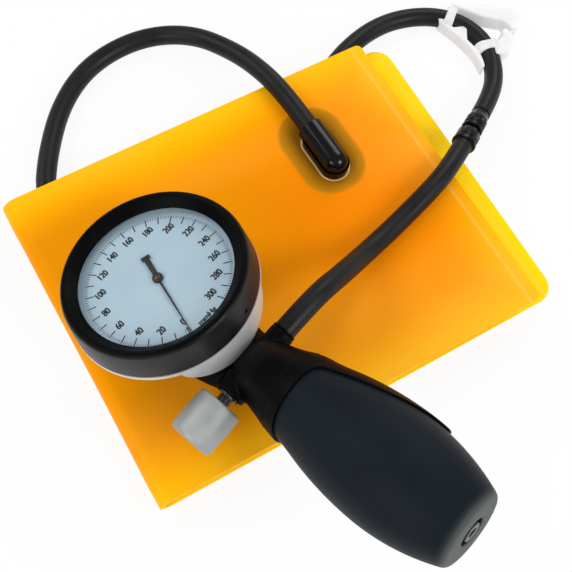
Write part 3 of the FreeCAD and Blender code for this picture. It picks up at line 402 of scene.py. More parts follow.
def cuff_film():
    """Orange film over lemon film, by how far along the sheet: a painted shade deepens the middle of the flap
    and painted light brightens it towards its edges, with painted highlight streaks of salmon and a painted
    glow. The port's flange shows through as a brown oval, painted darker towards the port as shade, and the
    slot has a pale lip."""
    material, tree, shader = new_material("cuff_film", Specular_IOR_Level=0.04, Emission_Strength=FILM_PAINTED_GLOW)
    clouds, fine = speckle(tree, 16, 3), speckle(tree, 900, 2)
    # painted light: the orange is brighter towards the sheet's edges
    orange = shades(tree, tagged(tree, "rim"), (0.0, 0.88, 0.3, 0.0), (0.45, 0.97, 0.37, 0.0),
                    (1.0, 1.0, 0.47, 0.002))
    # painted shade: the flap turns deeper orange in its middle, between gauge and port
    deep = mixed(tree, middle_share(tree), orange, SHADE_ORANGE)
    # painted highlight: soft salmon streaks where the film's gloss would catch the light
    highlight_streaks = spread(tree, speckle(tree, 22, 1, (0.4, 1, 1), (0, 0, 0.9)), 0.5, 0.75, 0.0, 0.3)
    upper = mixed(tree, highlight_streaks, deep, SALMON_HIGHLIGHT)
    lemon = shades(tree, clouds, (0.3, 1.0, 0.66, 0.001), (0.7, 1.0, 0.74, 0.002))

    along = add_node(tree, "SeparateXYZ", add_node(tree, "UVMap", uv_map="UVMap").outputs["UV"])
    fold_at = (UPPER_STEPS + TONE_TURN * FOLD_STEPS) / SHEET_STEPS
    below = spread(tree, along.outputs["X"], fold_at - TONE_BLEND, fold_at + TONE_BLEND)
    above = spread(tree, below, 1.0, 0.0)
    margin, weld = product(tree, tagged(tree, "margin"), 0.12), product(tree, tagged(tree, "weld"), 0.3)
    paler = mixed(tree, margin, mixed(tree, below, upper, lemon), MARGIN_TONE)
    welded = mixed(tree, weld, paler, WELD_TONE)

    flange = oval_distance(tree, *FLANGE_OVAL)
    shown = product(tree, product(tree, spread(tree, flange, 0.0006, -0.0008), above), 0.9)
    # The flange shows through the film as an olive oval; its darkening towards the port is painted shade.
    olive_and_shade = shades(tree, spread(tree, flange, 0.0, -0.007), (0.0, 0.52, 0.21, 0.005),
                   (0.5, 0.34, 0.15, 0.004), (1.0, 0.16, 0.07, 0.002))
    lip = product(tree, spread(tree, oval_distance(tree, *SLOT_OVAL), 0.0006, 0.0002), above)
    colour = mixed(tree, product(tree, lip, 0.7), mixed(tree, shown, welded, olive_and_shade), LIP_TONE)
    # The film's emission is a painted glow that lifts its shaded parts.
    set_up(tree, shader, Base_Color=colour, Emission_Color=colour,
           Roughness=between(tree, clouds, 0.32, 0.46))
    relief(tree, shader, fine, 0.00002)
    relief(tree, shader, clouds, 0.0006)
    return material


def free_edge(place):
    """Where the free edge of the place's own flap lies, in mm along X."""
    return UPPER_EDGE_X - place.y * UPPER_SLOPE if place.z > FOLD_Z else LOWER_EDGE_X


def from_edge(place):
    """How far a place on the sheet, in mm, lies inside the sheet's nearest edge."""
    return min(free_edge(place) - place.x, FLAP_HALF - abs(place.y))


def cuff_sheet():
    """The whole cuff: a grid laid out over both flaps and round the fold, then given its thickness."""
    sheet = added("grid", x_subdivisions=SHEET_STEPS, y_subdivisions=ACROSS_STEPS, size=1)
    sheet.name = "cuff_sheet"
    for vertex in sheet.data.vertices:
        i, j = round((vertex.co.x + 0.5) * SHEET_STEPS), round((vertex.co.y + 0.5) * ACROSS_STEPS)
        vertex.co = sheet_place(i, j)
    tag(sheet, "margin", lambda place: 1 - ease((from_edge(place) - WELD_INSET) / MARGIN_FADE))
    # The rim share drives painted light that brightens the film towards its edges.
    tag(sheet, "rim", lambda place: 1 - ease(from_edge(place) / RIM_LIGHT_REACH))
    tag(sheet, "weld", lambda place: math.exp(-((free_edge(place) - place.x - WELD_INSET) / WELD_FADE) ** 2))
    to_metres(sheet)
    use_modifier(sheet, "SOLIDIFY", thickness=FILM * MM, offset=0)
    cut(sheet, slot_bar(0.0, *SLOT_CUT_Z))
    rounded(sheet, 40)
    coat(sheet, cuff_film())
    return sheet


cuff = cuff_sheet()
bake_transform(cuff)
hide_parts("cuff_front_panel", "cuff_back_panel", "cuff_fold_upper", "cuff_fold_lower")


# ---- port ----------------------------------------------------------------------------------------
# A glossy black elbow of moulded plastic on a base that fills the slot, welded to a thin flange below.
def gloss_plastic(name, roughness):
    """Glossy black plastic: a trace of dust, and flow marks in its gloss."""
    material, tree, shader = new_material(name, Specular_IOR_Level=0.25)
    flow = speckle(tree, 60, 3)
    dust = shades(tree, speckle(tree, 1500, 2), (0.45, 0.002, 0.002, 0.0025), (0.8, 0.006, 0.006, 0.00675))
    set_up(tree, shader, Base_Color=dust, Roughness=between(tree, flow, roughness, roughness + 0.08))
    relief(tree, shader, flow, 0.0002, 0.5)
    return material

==

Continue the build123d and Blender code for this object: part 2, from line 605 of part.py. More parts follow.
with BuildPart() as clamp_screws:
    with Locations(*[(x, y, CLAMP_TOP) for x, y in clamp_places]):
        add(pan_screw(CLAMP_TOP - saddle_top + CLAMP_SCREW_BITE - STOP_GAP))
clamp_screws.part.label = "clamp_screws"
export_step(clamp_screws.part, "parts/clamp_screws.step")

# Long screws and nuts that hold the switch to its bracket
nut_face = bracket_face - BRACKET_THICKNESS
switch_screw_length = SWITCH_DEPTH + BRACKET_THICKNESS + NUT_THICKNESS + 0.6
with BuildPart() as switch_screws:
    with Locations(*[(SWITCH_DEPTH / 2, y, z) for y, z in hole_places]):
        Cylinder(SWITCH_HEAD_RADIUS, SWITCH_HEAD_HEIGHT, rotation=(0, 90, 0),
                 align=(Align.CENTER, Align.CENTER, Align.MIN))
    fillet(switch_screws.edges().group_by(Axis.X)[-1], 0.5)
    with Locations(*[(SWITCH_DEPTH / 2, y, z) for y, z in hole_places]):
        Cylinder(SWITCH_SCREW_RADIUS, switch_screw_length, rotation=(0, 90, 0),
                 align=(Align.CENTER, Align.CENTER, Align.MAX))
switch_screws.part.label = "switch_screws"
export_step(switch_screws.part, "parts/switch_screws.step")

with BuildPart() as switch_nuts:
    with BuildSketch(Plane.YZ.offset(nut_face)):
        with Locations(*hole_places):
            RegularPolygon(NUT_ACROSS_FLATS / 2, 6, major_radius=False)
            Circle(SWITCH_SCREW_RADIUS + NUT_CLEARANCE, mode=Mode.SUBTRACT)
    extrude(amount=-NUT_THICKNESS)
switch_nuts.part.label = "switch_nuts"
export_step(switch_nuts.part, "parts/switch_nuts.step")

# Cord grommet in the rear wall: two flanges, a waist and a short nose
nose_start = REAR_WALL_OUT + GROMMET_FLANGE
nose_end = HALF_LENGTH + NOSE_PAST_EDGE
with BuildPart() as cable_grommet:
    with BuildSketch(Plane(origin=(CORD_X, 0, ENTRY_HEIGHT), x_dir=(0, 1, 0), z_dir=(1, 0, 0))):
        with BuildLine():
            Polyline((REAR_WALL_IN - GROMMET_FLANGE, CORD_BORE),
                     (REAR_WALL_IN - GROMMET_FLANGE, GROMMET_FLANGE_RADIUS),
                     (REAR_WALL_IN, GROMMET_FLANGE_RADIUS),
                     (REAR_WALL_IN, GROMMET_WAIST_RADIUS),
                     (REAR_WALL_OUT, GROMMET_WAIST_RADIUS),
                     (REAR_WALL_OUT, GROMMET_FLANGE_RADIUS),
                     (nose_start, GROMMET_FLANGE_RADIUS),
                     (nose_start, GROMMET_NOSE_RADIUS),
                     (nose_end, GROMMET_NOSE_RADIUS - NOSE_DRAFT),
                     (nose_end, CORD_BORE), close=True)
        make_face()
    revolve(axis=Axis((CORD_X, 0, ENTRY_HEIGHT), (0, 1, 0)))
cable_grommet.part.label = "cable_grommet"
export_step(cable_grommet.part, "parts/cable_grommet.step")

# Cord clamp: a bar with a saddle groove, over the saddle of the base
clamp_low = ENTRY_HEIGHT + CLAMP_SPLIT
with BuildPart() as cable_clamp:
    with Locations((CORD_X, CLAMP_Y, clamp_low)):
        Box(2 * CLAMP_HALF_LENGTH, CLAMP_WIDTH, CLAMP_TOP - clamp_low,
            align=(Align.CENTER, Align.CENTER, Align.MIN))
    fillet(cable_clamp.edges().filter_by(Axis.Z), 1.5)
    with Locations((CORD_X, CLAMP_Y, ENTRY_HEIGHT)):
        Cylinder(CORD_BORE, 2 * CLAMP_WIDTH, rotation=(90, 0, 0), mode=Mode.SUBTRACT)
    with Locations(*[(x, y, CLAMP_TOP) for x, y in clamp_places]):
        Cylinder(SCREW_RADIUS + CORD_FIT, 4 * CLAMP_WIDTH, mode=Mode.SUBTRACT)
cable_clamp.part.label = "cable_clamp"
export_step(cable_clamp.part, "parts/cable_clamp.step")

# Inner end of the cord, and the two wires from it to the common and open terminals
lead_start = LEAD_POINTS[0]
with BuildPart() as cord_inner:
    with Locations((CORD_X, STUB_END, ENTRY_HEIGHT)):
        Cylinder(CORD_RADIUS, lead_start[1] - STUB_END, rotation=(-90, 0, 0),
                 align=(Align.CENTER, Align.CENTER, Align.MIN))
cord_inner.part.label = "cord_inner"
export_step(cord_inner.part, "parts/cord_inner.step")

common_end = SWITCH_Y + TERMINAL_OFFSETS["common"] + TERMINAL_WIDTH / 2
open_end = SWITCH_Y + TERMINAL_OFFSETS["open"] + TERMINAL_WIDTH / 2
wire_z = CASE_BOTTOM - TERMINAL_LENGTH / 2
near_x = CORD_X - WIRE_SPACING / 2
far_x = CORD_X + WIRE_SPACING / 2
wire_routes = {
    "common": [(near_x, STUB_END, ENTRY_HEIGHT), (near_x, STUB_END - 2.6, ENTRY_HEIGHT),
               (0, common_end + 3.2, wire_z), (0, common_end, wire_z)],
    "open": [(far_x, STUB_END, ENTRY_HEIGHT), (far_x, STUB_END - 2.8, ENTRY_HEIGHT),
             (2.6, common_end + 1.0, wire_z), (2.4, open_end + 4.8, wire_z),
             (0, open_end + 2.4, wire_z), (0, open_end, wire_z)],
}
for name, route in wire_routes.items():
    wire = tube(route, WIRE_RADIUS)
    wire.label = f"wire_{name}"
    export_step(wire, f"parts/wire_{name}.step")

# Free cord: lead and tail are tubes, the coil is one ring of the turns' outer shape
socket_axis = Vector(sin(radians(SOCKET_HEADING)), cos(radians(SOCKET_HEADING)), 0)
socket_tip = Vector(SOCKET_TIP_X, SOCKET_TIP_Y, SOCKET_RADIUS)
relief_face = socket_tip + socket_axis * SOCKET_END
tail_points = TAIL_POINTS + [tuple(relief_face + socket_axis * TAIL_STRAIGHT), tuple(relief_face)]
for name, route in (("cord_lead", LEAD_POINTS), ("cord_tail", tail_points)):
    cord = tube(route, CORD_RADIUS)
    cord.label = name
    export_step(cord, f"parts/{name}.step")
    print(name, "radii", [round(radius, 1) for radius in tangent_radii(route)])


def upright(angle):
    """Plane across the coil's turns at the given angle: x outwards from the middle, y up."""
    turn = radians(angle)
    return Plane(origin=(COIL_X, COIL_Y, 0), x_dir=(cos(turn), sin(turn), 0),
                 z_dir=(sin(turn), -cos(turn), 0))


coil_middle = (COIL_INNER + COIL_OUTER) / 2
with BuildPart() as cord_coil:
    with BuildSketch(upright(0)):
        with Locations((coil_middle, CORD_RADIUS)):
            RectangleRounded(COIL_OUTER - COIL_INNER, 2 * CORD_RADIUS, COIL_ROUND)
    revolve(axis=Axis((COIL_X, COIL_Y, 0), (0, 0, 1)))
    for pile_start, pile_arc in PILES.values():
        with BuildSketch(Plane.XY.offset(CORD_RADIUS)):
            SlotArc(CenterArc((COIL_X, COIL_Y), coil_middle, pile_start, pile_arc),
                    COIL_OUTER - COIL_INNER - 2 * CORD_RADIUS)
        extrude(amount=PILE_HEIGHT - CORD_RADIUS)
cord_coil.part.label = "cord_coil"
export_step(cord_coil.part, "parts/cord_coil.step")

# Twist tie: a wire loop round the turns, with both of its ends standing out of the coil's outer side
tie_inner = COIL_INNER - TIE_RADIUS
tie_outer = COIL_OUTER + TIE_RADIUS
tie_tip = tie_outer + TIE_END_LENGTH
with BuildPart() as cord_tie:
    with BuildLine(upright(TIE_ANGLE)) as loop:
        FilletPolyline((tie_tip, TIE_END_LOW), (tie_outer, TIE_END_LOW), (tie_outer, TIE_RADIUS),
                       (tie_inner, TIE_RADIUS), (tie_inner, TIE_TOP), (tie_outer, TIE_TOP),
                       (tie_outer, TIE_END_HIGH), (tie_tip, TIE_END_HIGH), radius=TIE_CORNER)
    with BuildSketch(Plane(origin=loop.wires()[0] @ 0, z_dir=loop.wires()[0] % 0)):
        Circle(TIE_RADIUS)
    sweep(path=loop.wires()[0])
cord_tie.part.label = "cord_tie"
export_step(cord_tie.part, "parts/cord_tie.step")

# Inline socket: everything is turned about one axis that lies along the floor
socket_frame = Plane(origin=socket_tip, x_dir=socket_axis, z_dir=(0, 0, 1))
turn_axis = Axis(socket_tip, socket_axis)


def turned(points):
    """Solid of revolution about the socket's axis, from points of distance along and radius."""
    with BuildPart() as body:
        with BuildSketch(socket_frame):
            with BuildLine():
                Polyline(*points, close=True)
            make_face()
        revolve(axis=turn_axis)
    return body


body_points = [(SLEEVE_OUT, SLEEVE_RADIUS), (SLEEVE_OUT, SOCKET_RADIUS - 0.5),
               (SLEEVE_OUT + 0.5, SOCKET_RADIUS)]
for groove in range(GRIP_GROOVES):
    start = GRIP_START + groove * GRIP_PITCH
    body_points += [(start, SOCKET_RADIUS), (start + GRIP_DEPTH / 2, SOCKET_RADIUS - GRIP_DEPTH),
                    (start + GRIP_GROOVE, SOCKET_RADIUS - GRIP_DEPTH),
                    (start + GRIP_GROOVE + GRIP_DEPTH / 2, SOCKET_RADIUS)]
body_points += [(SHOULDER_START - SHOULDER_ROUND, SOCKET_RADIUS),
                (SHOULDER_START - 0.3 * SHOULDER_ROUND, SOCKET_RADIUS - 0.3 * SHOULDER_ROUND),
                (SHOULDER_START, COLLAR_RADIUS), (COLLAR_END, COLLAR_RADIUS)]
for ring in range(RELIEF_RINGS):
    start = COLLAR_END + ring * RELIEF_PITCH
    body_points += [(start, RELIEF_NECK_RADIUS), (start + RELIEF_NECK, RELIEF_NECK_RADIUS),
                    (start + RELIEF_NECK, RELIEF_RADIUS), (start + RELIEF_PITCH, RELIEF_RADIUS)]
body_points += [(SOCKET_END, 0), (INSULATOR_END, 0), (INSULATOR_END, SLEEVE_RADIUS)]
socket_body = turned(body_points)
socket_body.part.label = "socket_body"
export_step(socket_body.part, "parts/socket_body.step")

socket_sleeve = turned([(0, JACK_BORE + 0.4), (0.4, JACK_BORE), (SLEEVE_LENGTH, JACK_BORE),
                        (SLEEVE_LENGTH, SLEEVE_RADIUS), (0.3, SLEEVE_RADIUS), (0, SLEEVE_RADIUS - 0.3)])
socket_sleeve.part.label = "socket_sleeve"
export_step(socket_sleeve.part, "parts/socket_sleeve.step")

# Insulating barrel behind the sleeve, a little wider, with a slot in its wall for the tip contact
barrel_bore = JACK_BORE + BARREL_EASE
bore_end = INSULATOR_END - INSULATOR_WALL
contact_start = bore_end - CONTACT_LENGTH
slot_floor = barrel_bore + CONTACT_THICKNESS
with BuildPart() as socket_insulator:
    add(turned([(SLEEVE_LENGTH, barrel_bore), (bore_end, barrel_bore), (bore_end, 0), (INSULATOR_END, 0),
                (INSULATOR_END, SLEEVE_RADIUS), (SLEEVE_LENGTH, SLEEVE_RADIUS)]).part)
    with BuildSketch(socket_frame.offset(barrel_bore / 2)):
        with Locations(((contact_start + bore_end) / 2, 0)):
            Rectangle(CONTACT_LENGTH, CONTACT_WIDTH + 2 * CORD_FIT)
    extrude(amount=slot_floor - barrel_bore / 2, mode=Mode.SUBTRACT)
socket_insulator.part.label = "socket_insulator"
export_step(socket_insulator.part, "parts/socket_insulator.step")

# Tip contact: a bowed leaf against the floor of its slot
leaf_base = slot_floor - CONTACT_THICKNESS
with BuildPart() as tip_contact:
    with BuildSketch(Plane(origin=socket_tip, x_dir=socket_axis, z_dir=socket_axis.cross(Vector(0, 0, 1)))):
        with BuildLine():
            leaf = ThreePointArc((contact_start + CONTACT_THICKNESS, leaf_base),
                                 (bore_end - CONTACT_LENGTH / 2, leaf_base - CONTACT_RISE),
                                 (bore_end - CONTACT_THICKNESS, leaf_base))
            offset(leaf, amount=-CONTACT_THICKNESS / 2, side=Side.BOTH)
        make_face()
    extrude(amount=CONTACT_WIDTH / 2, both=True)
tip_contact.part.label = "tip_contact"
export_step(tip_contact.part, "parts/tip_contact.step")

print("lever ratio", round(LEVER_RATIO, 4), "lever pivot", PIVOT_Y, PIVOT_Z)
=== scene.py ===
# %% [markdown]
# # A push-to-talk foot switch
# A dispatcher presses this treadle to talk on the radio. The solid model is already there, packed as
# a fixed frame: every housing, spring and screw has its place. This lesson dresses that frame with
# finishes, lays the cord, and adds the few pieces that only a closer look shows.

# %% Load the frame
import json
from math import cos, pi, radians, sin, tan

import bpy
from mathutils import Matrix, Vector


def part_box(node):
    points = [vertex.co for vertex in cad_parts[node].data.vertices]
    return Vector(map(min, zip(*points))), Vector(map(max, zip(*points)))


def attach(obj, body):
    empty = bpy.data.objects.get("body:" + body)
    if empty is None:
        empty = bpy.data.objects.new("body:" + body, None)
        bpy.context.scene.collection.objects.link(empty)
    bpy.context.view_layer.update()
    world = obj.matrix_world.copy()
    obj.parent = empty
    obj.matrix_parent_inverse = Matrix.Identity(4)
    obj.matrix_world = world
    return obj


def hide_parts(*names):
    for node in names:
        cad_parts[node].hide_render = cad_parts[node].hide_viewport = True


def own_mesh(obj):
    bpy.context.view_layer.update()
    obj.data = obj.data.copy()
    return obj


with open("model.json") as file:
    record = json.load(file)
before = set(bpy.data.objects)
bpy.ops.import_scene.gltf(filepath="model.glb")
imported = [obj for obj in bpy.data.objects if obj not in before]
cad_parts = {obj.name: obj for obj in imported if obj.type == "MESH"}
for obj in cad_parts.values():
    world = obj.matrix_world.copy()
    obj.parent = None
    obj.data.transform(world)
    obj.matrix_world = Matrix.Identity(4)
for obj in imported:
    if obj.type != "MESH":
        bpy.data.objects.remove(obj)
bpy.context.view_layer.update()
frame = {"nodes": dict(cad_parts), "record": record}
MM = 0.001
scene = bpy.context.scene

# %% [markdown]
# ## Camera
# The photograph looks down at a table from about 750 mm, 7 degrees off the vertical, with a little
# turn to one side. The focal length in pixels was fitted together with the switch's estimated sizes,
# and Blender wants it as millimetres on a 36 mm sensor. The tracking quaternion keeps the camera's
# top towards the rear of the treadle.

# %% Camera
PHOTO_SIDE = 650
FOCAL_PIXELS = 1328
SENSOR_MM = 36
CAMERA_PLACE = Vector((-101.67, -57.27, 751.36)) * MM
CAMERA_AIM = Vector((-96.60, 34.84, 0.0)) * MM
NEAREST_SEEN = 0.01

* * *

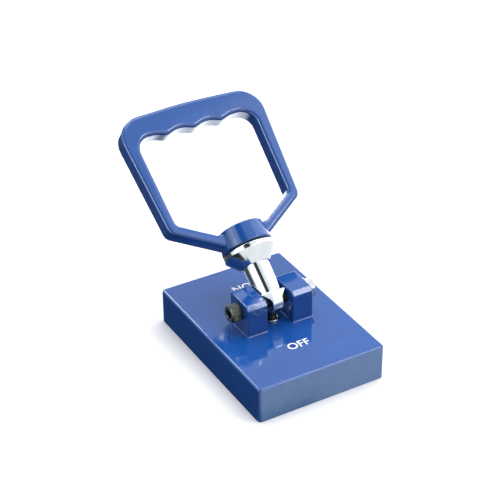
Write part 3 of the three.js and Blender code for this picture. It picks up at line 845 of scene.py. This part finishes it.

*SHORT PROBLEM*
Nothing outside the span should appear: copy exactly from the line with "# Tip contact: a" through the line with "zip(*points))), Vector(map(max, zip(*points)))".

*EXERCISE RESPONSE*
# Tip contact: a bowed leaf against the floor of its slot
leaf_base = slot_floor - CONTACT_THICKNESS
with BuildPart() as tip_contact:
    with BuildSketch(Plane(origin=socket_tip, x_dir=socket_axis, z_dir=socket_axis.cross(Vector(0, 0, 1)))):
        with BuildLine():
            leaf = ThreePointArc((contact_start + CONTACT_THICKNESS, leaf_base),
                                 (bore_end - CONTACT_LENGTH / 2, leaf_base - CONTACT_RISE),
                                 (bore_end - CONTACT_THICKNESS, leaf_base))
            offset(leaf, amount=-CONTACT_THICKNESS / 2, side=Side.BOTH)
        make_face()
    extrude(amount=CONTACT_WIDTH / 2, both=True)
tip_contact.part.label = "tip_contact"
export_step(tip_contact.part, "parts/tip_contact.step")

print("lever ratio", round(LEVER_RATIO, 4), "lever pivot", PIVOT_Y, PIVOT_Z)
=== scene.py ===
# %% [markdown]
# # A push-to-talk foot switch
# A dispatcher presses this treadle to talk on the radio. The solid model is already there, packed as
# a fixed frame: every housing, spring and screw has its place. This lesson dresses that frame with
# finishes, lays the cord, and adds the few pieces that only a closer look shows.

# %% Load the frame
import json
from math import cos, pi, radians, sin, tan

import bpy
from mathutils import Matrix, Vector


def part_box(node):
    points = [vertex.co for vertex in cad_parts[node].data.vertices]
    return Vector(map(min, zip(*points))), Vector(map(max, zip(*points)))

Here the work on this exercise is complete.